Contenu de l'article

Titre La démocratie impossible. Parenté et politique dans un village lorrain
Auteur Claude Karnoouh
Mir@bel Revue Etudes rurales
Numéro no 52, 1973
Page 24-56
Résumé anglais The Impossible Democracy: Kinship and Politics in a Lorrainese Village. This article, based on field work begun in 1968, examines various aspects of the political life of a Lorrainese village and emphasizes the important role played by kinship in municipal activities. After defining the term "Politics", the author explains and criticizes the three theoretical approaches used by sociologists and ethnologists to study the relations between peasant communities and the states that control them. He goes on to justify his choice of the hypothesis of latent or patent discontinuity as opposed to that of a priori or a posteriori continuity.

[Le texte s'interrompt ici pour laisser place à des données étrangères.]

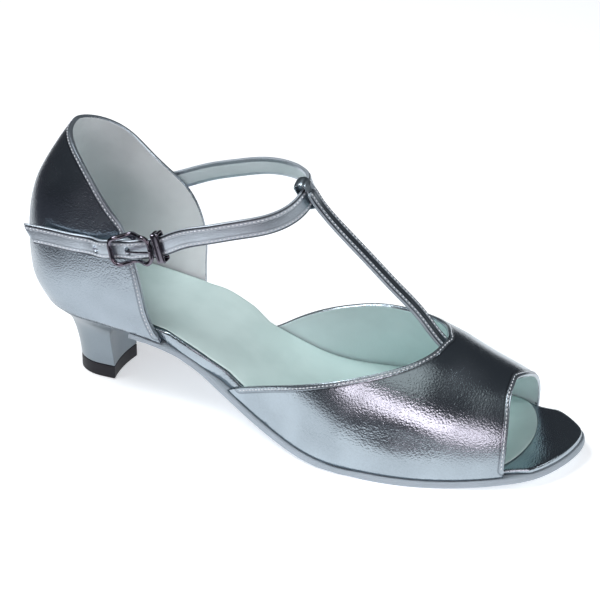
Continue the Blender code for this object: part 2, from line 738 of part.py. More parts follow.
def make_t_bar(material, count=26):
    front = min(range(200), key=lambda i: -strap_path.point(strap_path.length * i / 200).x)
    centre, along, out, up = strap_frame(strap_path.length * front / 200)
    room_n = STRAP_THICK / 2 + 3 * GAP
    room_w = STRAP_WIDTH / 2 + 2 * GAP + LOOP_ROOM / 2
    inner = rounded_box(room_n, room_w, room_n * LOOP_ROUND)
    outer = rounded_box(room_n + LOOP_WALL, room_w + LOOP_WALL, room_n * LOOP_ROUND + LOOP_WALL)
    half = LOOP_WIDTH / 2
    rings = []
    for shape, reach in tube_profile(inner, outer, -half, half):
        middle = centre + up * LOOP_ROOM / 2 + along * reach
        rings.append([middle + out * n + up * w for n, w in shape])
    made = add_object("t_bar", loft(rings, wrapped=True), material, math.radians(50))

    seat = room_n + LOOP_WALL * 0.3 + T_BAR_THICK / 2
    begin = centre + out * seat + along * T_BAR_ASIDE
    start = [begin + up * w for w in (STRAP_WIDTH * 0.35, 0.0, -STRAP_WIDTH * 0.45)]
    throat = LENGTH * throat_edge[-1](1.0)
    under = VAMP_WALL + 4 * GAP + T_BAR_THICK / 2
    tail = []
    for ahead in (0.0, T_BAR_TAIL / 2, T_BAR_TAIL):
        x = throat + ahead
        rise = vamp_height(x + GAP, T_BAR_SHIFT) - vamp_height(x - GAP, T_BAR_SHIFT)
        slope = math.atan(rise / (2 * GAP))
        tail.append(Vector((x, T_BAR_SHIFT, vamp_height(x, T_BAR_SHIFT) - under / math.cos(slope))))
    middle = []
    for row in T_BAR_BOW:
        rise = T_BAR_THICK * row.bow
        middle.append(start[-1].lerp(tail[0], row.share) + Vector((rise, 0.0, rise)))
    path = SmoothPath(start + middle + tail)
    rings = []
    for i in range(count + 1):
        distance = path.length * i / count
        run = path.direction(distance)
        side = (Vector((0.0, 1.0, 0.0)) - run * run.y).normalized()
        flare = min(i / count / T_BAR_FLARE, 1.0)
        width = T_BAR_NECK + (T_BAR_WIDTH - T_BAR_NECK) * flare * flare * (3 - 2 * flare)
        rings.append(strap_section(path.point(distance), run.cross(side), side, width, T_BAR_THICK))
    fuse(made, "t_bar_strip", loft(rings))
    return made


# Buckle
def frame_bow():
    end = FRAME_LENGTH / 2
    return strap_lift(end) + STRAP_THICK / 2 + GAP + FRAME_WIRE


def make_buckle_frame(material, sides=8):
    half_s, half_w = FRAME_LENGTH / 2, FRAME_HEIGHT / 2
    outline = rounded_box(half_s, half_w, FRAME_CORNER, 4)
    path = []
    for i, (s, w) in enumerate(outline):
        after = outline[(i + 1) % len(outline)]
        path.append((s, w))
        reach = math.hypot(after[0] - s, after[1] - w)
        if reach > FRAME_CORNER:
            for t in (0.25, 0.5, 0.75):
                path.append((s + (after[0] - s) * t, w + (after[1] - w) * t))
    rings = []
    for i, (s, w) in enumerate(path):
        before, after = path[i - 1], path[(i + 1) % len(path)]
        run = Vector((after[0] - before[0], after[1] - before[1]))
        aside = Vector((run.y, -run.x)).normalized()
        share = min(abs(s) / (half_s - FRAME_CORNER), 1.0)
        lift = frame_bow() * share * share * (3 - 2 * share)
        ring = []
        for k in range(sides):
            a = 2 * math.pi * (k + 0.5) / sides
            offset = aside * FRAME_WIRE * math.cos(a)
            ring.append(at_buckle(s + offset.x, lift + FRAME_WIRE * math.sin(a), w + offset.y))
        rings.append(ring)
    made = add_object("buckle_frame", loft(rings, wrapped=True), material, math.radians(60))
    turns = [2 * math.pi * k / 10 for k in range(10)]
    bar = []
    for w in (-half_w, half_w):
        bar.append([at_buckle(BAR_WIRE * math.cos(a), BAR_WIRE * math.sin(a), w) for a in turns])
    fuse(made, "bar", loft(bar))
    return made


PRONG_REACH = BAR_WIRE + GAP + PRONG_WIRE


def make_buckle_prong(material, sides=8):
    top = strap_lift(0.0) + STRAP_THICK / 2 + GAP + PRONG_WIRE
    tip = frame_bow() + FRAME_WIRE + GAP + PRONG_WIRE
    places = []
    for degrees in (400, 350, 300, 250, 210, 180):
        a = math.radians(degrees)
        places.append(Vector((PRONG_REACH * math.cos(a), PRONG_REACH * math.sin(a), 0.0)))
    places.append(Vector((-PRONG_REACH, top * 0.55, 0.0)))
    places.append(Vector((-PRONG_REACH * 0.85, top * 0.88, 0.0)))
    places.append(Vector((PRONG_REACH * 0.6, top * 1.06, 0.0)))
    places.append(Vector((FRAME_LENGTH / 2 + FRAME_WIRE, max(tip, top), 0.0)))
    path = SmoothPath(places)
    count = 30
    rings = []
    for i in range(count + 1):
        distance = path.length * i / count
        centre = path.point(distance)
        run = path.direction(distance)
        normal = Vector((-run.y, run.x, 0.0))
        ring = []
        for k in range(sides):
            a = 2 * math.pi * k / sides
            p = centre + normal * PRONG_WIRE * math.cos(a)
            ring.append(at_buckle(p.x, p.y, PRONG_WIRE * math.sin(a)))
        rings.append(ring)
    return add_object("buckle_prong", loft(rings), material, math.radians(60))


def make_buckle_tab(material):
    outside = BAR_WIRE + GAP + TAB_THICK
    high = tab_seat - TAB_THICK / 2
    low = high - TAB_THICK
    start = math.pi - math.asin(high / outside)
    finish = -math.pi + math.asin(-low / outside)
    arc = [start + (finish - start) * i / 14 for i in range(15)]
    outline = [(-TAB_LENGTH, high)] + [(outside * math.cos(a), outside * math.sin(a)) for a in arc]
    outline.append((-TAB_LENGTH, low))
    rings = [[at_buckle(s, n, w) for s, n in outline] for w in (-TAB_WIDTH / 2, TAB_WIDTH / 2)]
    made = add_object("buckle_tab", loft(rings), material)
    turns = [2 * math.pi * k / 12 for k in range(12)]
    room = BAR_WIRE + GAP
    bore = []
    for w in (-TAB_WIDTH, TAB_WIDTH):
        bore.append([at_buckle(room * math.cos(a), room * math.sin(a), w) for a in turns])
    cut(made, "bar_bore", loft(bore))
    reach = PRONG_REACH + PRONG_WIRE + 2 * GAP
    slot = PRONG_WIRE + 2 * GAP
    corners = ((-reach, -reach), (reach, -reach), (reach, reach), (-reach, reach))
    box = [[at_buckle(s, n, w) for s, n in corners] for w in (-slot, slot)]
    cut(made, "prong_slot", loft(box))
    return made


def make_strap_keeper(material):
    start = FRAME_LENGTH / 2 + FRAME_WIRE + KEEPER_SET + KEEPER_LENGTH / 2
    seat = nearest_on_strap(at_buckle(start, strap_lift(start), 0.0))
    centre, run, out, rise = strap_frame(seat)
    along = (run - upward * run.dot(upward) * KEEPER_UPRIGHT).normalized()
    up = (rise - along * rise.dot(along)).normalized()
    out = up.cross(along)
    room_n = STRAP_THICK / 2 + 2 * GAP
    room_w = STRAP_WIDTH / 2 + 2 * GAP + KEEPER_ROOM
    steps = ((0.0, 0.0), (0.2, 1.0), (0.4, 0.0), (0.6, 0.0), (0.8, 1.0), (1.0, 0.0))
    profiles = []
    for share, rib in steps:
        wall = KEEPER_WALL + KEEPER_RIB * rib
        profiles.append((share, rounded_box(room_n + wall, room_w + wall, wall)))
    for share in (1.0, 0.0):
        profiles.append((share, rounded_box(room_n, room_w, GAP)))
    rings = []
    for share, shape in profiles:
        reach = along * KEEPER_LENGTH * (share - 0.5)
        rings.append([centre + out * n + up * w + reach for n, w in shape])
    return add_object("strap_keeper", loft(rings, wrapped=True), material, math.radians(50))


def build_shoe():
    for item in list(bpy.data.objects):
        bpy.data.objects.remove(item, do_unlink=True)
    silver = finish_material("silver_leather", (0.50, 0.51, 0.55), 0.32, 0.85)
    strap_silver = finish_material("strap_leather", (0.52, 0.53, 0.58), 0.38, 0.75)
    edge_silver = finish_material("edge_leather", (0.60, 0.62, 0.66), 0.45, 0.60)
    pale = finish_material("sock_leather", (0.38, 0.47, 0.44), 0.75, 0.0)
    suede = finish_material("sole_suede", (0.44, 0.46, 0.49), 0.85, 0.0)
    black = finish_material("tip_rubber", (0.015, 0.015, 0.018), 0.55, 0.0)
    chrome = finish_material("dark_chrome", (0.20, 0.19, 0.22), 0.18, 1.0)
    make_outsole(suede)
    make_insole(edge_silver)
    make_sock_lining(pale)
    make_counter(silver)
    make_vamp(silver)
    make_heel(silver)
    make_heel_tip(black)
    make_t_bar(strap_silver)
    make_ankle_strap(strap_silver)
    make_buckle_tab(strap_silver)
    make_buckle_frame(chrome)
    make_buckle_prong(chrome)
    make_strap_keeper(chrome)


build_shoe()
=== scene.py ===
# Silver peep-toe T-bar dance shoe: finishes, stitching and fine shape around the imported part.
import math

import bmesh
import bpy
from mathutils import Matrix, Vector
from mathutils.bvhtree import BVHTree
from mathutils.kdtree import KDTree


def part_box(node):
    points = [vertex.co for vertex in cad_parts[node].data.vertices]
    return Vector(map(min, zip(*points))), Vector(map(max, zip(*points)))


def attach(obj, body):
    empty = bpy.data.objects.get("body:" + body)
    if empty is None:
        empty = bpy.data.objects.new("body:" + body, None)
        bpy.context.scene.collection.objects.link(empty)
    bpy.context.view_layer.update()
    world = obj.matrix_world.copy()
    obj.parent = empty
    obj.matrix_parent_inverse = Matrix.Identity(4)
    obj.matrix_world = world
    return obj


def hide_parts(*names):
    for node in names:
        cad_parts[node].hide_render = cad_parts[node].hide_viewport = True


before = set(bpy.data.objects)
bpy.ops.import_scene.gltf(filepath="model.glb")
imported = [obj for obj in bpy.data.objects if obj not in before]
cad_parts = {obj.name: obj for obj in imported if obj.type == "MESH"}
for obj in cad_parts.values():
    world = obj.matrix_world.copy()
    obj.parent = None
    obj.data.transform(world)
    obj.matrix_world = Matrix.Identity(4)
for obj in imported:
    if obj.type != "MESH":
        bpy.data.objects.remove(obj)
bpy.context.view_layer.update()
nodeBoxes = [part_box(node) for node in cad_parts]
shoeLow = Vector([min(box[0][axis] for box in nodeBoxes) for axis in range(3)])
shoeSpan = Vector([max(box[1][axis] for box in nodeBoxes) for axis in range(3)]) - shoeLow
print("frame loaded")


class Wire:
    # A socket that can stand in a sum.

    def __init__(self, paint, socket):
        self.paint = paint
        self.socket = socket

    def sums(self, operation, other, turned=False):
        pair = (other, self) if turned else (self, other)
        return self.paint.add("ShaderNodeMath", {"operation": operation}, dict(enumerate(pair)))

    def __add__(self, other):
        return self.sums("ADD", other)

    def __radd__(self, other):
        return self.sums("ADD", other)

    def __sub__(self, other):
        return self.sums("SUBTRACT", other)

    def __rsub__(self, other):
        return self.sums("SUBTRACT", other, True)

    def __mul__(self, other):
        return self.sums("MULTIPLY", other)

    def __rmul__(self, other):
        return self.sums("MULTIPLY", other)


class Paint:
    # One material and the nodes that feed it.

    def __init__(self, name, **flat):
        self.material = bpy.data.materials.new(name)
        self.material.use_nodes = True
        self.tree = self.material.node_tree
        self.shader = self.tree.nodes["Principled BSDF"]
        self.feed(**flat)

    def join(self, value, socket):
        if isinstance(value, Wire):
            self.tree.links.new(value.socket, socket)
        else:
            socket.default_value = value

    def add(self, kind, settings=None, sockets=None, output=0):
        node = self.tree.nodes.new(kind)
        for key, value in (settings or {}).items():
            setattr(node, key, value)
        for key, value in (sockets or {}).items():
            self.join(value, node.inputs[key])
        return Wire(self, node.outputs[output])

    def feed(self, **sockets):
        for key, value in sockets.items():
            self.join(value, self.shader.inputs[key.replace("_", " ")])

    def place(self):
        return self.add("ShaderNodeTexCoord", output="Object")

    def reading(self, name):
        return self.add("ShaderNodeAttribute", {"attribute_name": name}, output="Fac")

    def noise(self, size, detail):
        sockets = {"Vector": self.place(), "Scale": 1 / size, "Detail": detail}
        return self.add("ShaderNodeTexNoise", {}, sockets)

    def cells(self, size):
        return self.add("ShaderNodeTexVoronoi", {}, {"Vector": self.place(), "Scale": 1 / size})

    def ease(self, value, low, high):
        sockets = {0: value, 1: low, 2: high, 3: 0.0, 4: 1.0}
        return self.add("ShaderNodeMapRange", {"interpolation_type": "SMOOTHSTEP"}, sockets)

    def mix(self, share, first, second):
        return self.add("ShaderNodeMix", {"data_type": "RGBA"}, {0: share, 6: first, 7: second}, 2)

    def bump(self, height):
        # Height is in metres.
        sockets = {"Strength": 1.0, "Distance": 1.0, "Height": height}
        self.feed(Normal=self.add("ShaderNodeBump", {}, sockets))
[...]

Before analyzing village political systems in order to define different native models of local power, the author summarizes the "back-to-back" situation of the Nation and the French village in general. He then describes the particular village on which this study is based, focussing on the pre-electoral period and on the contrast between the village as presented to the outside world: a quiet, unanimous community, and the village as seen from within: political faction vying for power. The next part of the article is devoted to an analysis of the "family" or kindred, its composition, its influence, its action, and makes clear the important political role played by kinship. Village endogamy and strategical marriages are means of increasing political ties among kindred. The family, however, is not only a complex network of power relations but also the semantic code in terms of which the villagers elaborate their political concepts.